A study by a leading Alzheimer's researcher at the University of Kentucky provides new evidence that will help researchers home in on the molecular mechanisms involved in inflammation of the central nervous system (CNS) and aid drug-development strategies for treating inflammatory neurological diseases.
The research was led by Linda Van Eldik, director of UK's Sanders-Brown Center on Aging, and included co-authors Bin Xing and Adam Bachstetter from the Van Eldik lab. The study demonstrated that the beta isoform of p38 mitogen-activated protein kinase (MAPK) has no apparent effect on inflammatory cytokine response and neurotoxicity in brain-cell cultures or in the brains of living mice.
Others have reported that the p38beta isoform is not involved in peripheral inflammatory disorders, such as arthritis and inflammatory bowel disease.
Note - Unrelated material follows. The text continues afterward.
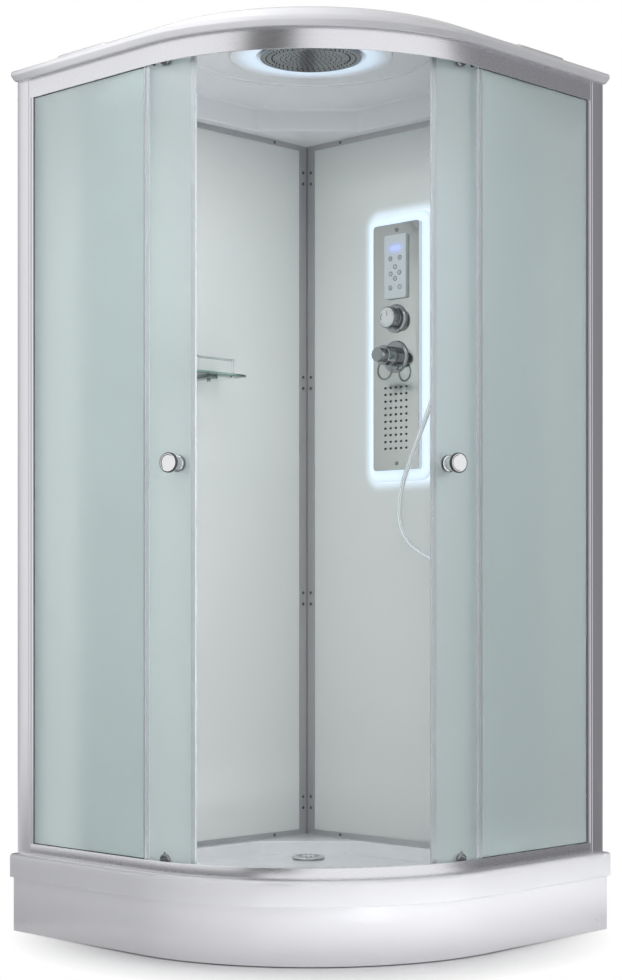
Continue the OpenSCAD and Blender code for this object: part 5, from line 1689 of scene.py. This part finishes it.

However, whether p38beta is important in brain inflammation had not been studied before.
Taken together with previous studies by Van Eldik's lab, which document the critical role of p38alpha in CNS proinflammatory cytokine production and neuron survival, the new study further supports the idea that p38alpha, and not p38beta, is the key p38 isoform involved in central inflammatory responses.
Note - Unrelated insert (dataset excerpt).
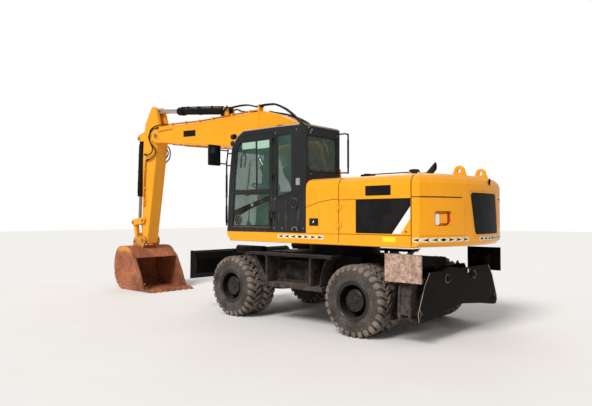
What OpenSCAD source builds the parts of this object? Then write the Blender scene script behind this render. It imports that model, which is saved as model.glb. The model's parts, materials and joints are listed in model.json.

The new findings also suggest that development of p38-inhibitor drugs to target CNS inflammatory diseases may not need to consider retention of p38beta inhibitory activity, but should instead focus on selectively targeting the p38alpha MAPK isoform as a potential therapeutic strategy.
The study used mice where the p38beta kinase was specifically eliminated, and asked whether brain cells that did not have p38beta could generate an inflammatory cytokine response and induce subsequent neuron death after treatment with a standard inflammatory stimulus.
The research found that in brain-cell cultures, and in mice treated with the inflammatory stimulus, the inflammatory cytokine response and neurotoxicity were the same whether the mice had normal p38beta levels or were deficient in p38beta. These results showed that, in agreement with peripheral inflammation models, p38beta is also expendable in the brain in terms of regulation of proinflammatory cytokines and downstream neurotoxicity.